An income tax credit equal to 10% of the annual market rent for the specific qualifying housing unit. We’ll prorate the credit for a unit that is qualified for less than a full year.

The credit cannot be greater than your tax liability. You may carry forward any unused credits for 5 years. You can’t claim this credit and the Rent Reductions Credit for the same housing unit in the same year.

Claim the credit against the following taxes administered by Virginia Tax:

  • individual income tax
  • corporation income tax

What is a qualified housing unit?

Qualified housing units are apartments or other rental property where a Housing Choice Voucher Housing Assistance Payment contract has been set up with the local public housing authority (PHA) or PHA contractor. The units may be located in any area of Virginia with poverty rates of less than 10%. 

For complete details, please see the program guidelines on the DHCD website.

Is there a cap?

Yes. DHCD cannot issue more than $250,000 in livable home tax credits per fiscal year. If the total amount of eligible applications received by March 1 exceeds $250,000 in a fiscal year, DHCD will prorate the amount of credits among eligible applicants. If the total amount has not been issued based upon applications received by March 1, the remaining balance will be issued on a first come, first served basis.

To apply for this credit:

DHCD administers the credit.  Visit their website and follow their application procedure.  

Using the credit:

To claim the credit, complete the following and attach it to your return:

For more information, see Va. Code § 58.1-439.12:04

Enterprise Zone Act Credit

In July 2005, the Department of Housing and Community Development (DHCD) replaced the Enterprise Zone Act Credit with a grant program. Businesses who signed agreements with DHCD before the credit expired may continue to claim the credit.

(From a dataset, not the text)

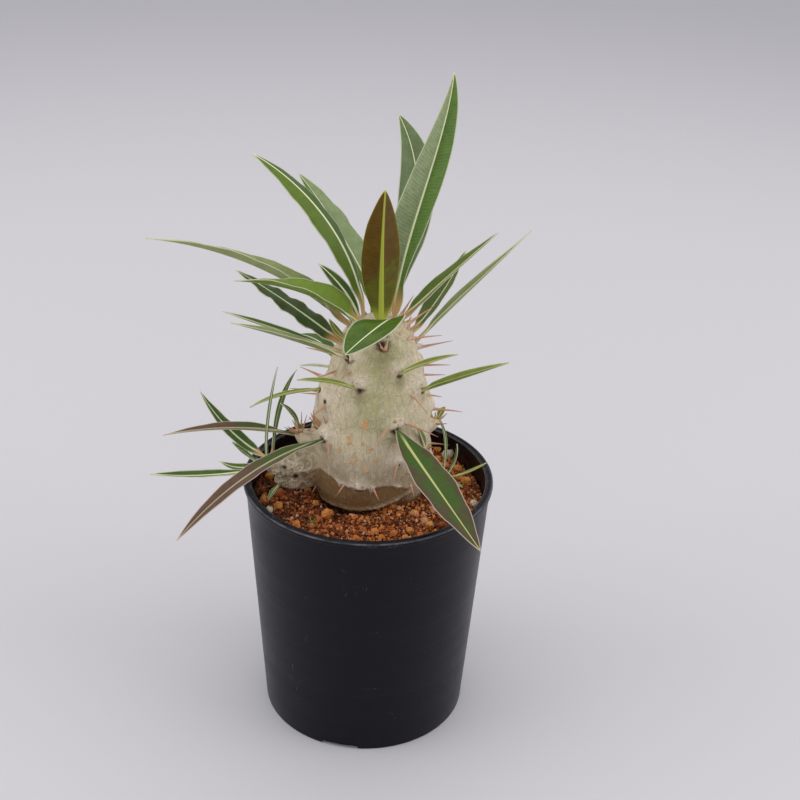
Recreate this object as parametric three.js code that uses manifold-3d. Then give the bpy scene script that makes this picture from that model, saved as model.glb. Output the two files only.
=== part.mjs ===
// A potted Pachypodium cactipes: a spiny bottle-shaped trunk with a crown of narrow
// leaves, standing in reddish grit in a black plastic nursery pot.
// Millimetres, +Z up. The origin is the centre of the pot's foot, on the surface below.
// A turn or heading is in degrees around +Z, from +X towards +Y. A rise is in degrees
// above the horizontal.

import * as THREE from 'three';
import { mergeVertices } from 'three/addons/utils/BufferGeometryUtils.js';
import Module from 'manifold-3d';

const wasm = await Module();
wasm.setup();

// Gap left between two pieces that touch.
const SEAT_GAP = 0.3;

// Nursery pot.
const POT_HEIGHT = 95.5;
const RIM_RADIUS = 45;
const RIM_BAND = 1.9;
const SHOULDER_RADIUS = 44.1;
const BASE_RADIUS = 37.6;
const POT_WALL = 1.9;
const POT_FLOOR = 1.6;
const FOOT_HEIGHT = 2;
const FOOT_WIDTH = 4;
const PAD_RADIUS = 9;
const EDGE_ROUND = 0.5;
const POT_SIDES = 48;
const DRAIN_HOLES = 8;
const DRAIN_RADIUS = 3;
const DRAIN_CIRCLE = 21;
const DRAIN_SIDES = 12;
const NOTCHES = 3;
const NOTCH_WIDTH = 14;
const NOTCH_HEIGHT = 1.5;
const NOTCH_TURN = 258;

// Grit that fills the pot.
const SOIL_LEVEL = 88.4;
const SOIL_RELIEF = 0.7;
const SOIL_RINGS = [18, 30];
// Radians per millimetre of the grit's gentle rise and fall, across and back.
const SOIL_SWELL = [0.21, 0.17];
const SOIL_SHIFT = 5;
const GRAIN_SEED = 41;
const GRAINS = 74;
const GRAIN_SPACING = 5;
const GRAIN_SMALLEST = 1.6;
const GRAIN_LARGEST = 3;
const GRAIN_ROUNDER = 2.4;
const GRAIN_TALLEST = 4;
// Least stretch of a grain along each of its axes, how much that varies, and how far the
// grain may stand up as a share of its size.
const GRAIN_STRETCH = 0.75;
const GRAIN_STRETCH_RANGE = 0.5;
const GRAIN_LIFT = 0.2;

// Trunk: its axis stands behind the pot's, and its crown leans to +X.
const TRUNK_CENTRE = [0.3, 8];
const TRUNK_LEAN = 2.7;
const TRUNK_LEAN_FROM = 115;
const TRUNK_TOP = 155;
const TRUNK_SIDES = 32;
const TRUNK_RINGS = 22;
const OUTLINE_SAMPLES = 160;
// Radius and height, from the buried root end to the top of the crown.
const TRUNK_OUTLINE = [
  [0, 74], [9, 75.5], [15.5, 80], [19.6, 86], [22, 93.5], [22.2, 101], [21.3, 110], [20.6, 119],
  [19.9, 126], [16.9, 133], [14.2, 140.5], [12.6, 147], [9.6, 151.8], [5, 154.5], [0, TRUNK_TOP],
];

// Swollen leaf scars on the trunk: turn, height, how far each stands out.
const BUMP_SPREAD = 3.2;
const BUMPS = [
  [247, 134, 1.5], [299, 139, 1.6], [329, 131, 1.6], [295, 121, 1.6], [223, 114, 1.6],
  [199, 129, 1.6], [272, 148, 1.2], [225, 142, 1.2], [218, 127, 1.4], [261, 98, 1.0],
  [355, 120, 1.4], [355, 137, 1.2], [175, 139, 1.4], [298, 107, 1.0], [340, 101, 1.2],
];

// Side shoots: the two ends in mm and the radius at each.
const SHOOTS = {
  left_upper: { from: [-15, 3, 104], to: [-24.4, 1.2, 110.6], thick: 5.6, thin: 3.1 },
  left_lower: { from: [-14, 1, 96.5], to: [-35, -4.8, 102], thick: 8, thin: 3.6 },
  left_foot: { from: [-21, -2, 95], to: [-30.4, -5, 95.6], thick: 4.6, thin: 3.2 },
  right_upper: { from: [17, 8.5, 110], to: [23, 9.2, 112.6], thick: 3.8, thin: 2.4 },
  right_lower: { from: [17, 5, 91.5], to: [28.8, 4.4, 93], thick: 3.6, thin: 2.2 },
};
const SHOOT_SIDES = 10;
const SHOOT_RINGS = 8;

const SPINE_RADIUS = 0.7;
const SPINE_ROOT = 1.5;
const SPINE_SIDES = 3;
const SPINE_SEED = 7;
// Spines that show from the front: turn, height, heading, rise, length.
const SPINES = [
  [330, 149.5, 3, 10, 12], [6, 142.6, 5, 13, 13], [353, 137.6, 359, 4, 11],
  [358, 119.6, 357, 2, 12], [317, 131.5, 310, -19, 10], [284, 141.5, 285, -4, 5],
  [218, 127, 213, -29, 10], [286, 121.8, 245, -22, 8], [304, 123, 341, -14, 13],
  [228, 113.5, 268, -18, 8], [298, 108, 260, -31, 10], [312, 97, 285, -13, 6],
  [248, 99, 244, -9, 6], [274, 99.3, 300, -28, 6], [171, 129, 151, 12, 10],
  [150, 149, 158, 24, 13], [173, 139, 156, 0, 12], [350, 152.4, 6, 42, 13],
  [179, 125, 186, 6, 10], [212, 117.5, 203, 60, 6], [221, 119, 248, 62, 6],
  [205, 136.5, 225, 1, 7], [339, 128.5, 20, -12, 7], [232, 139.5, 236, -12, 6],
];
// The rest stand in pairs on the far side, at scars spread around it by the golden section.
const REAR_SCARS = 9;
const REAR_FIRST_TURN = 30;
const REAR_LAST_TURN = 150;
const REAR_LOWEST = 97;
const REAR_HIGHEST = 146;
const REAR_BUMP = 1.3;
const PAIR_OFFSET = 6;
const PAIR_SPREAD = 38;
const PAIR_RISE = 12;
const PAIR_LENGTH = 10;
const PAIR_VARIETY = 0.2;
const GOLDEN_SECTION = 0.618;
// Short spines crowded on the ends of three shoots, and how they fan out there.
const TUFT_LOWEST = -10;
const TUFT_HIGHEST = 40;
const TUFT_OUTWARD = 0.7;
const TUFT_SEAT = 0.9;
const TUFTS = [
  { shoot: 'left_upper', spines: 9, length: 4.2 },
  { shoot: 'left_lower', spines: 6, length: 3.4 },
  { shoot: 'right_upper', spines: 4, length: 4 },
];

// Leaves.
const BLADE_EDGE = 0.75;
const BLADE_MIDDLE = 1.1;
const PETIOLE_THICK = 1.3;
const PETIOLE_SHARE = 0.06;
const PETIOLE_HALF_WIDTH = 0.8;
const TIP_HALF_WIDTH = 0.35;
const ROOT_DEPTH = 1.3;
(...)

Historic Rehabilitation Credit

You may qualify to claim this credit if:

You’re rehabilitating a certified historic structure, and have certain eligible expenses. The structure could be one you’re living in, or it could be income-producing property.

The Virginia Department of Historic Resources (DHR) oversees this credit. You’ll find more information about the credit on the DHR website.

What is it?

A tax credit equal to 25% of the eligible expenses for the project. You can claim a credit of up to $5 million on your return, not to exceed your tax liability. Any unused credits may be carried forward for 10 years.

To qualify for the credit, the cost of the rehabilitation must be at least 50% of the assessed value of the structure prior to the rehabilitation, or 25% if you live in the structure.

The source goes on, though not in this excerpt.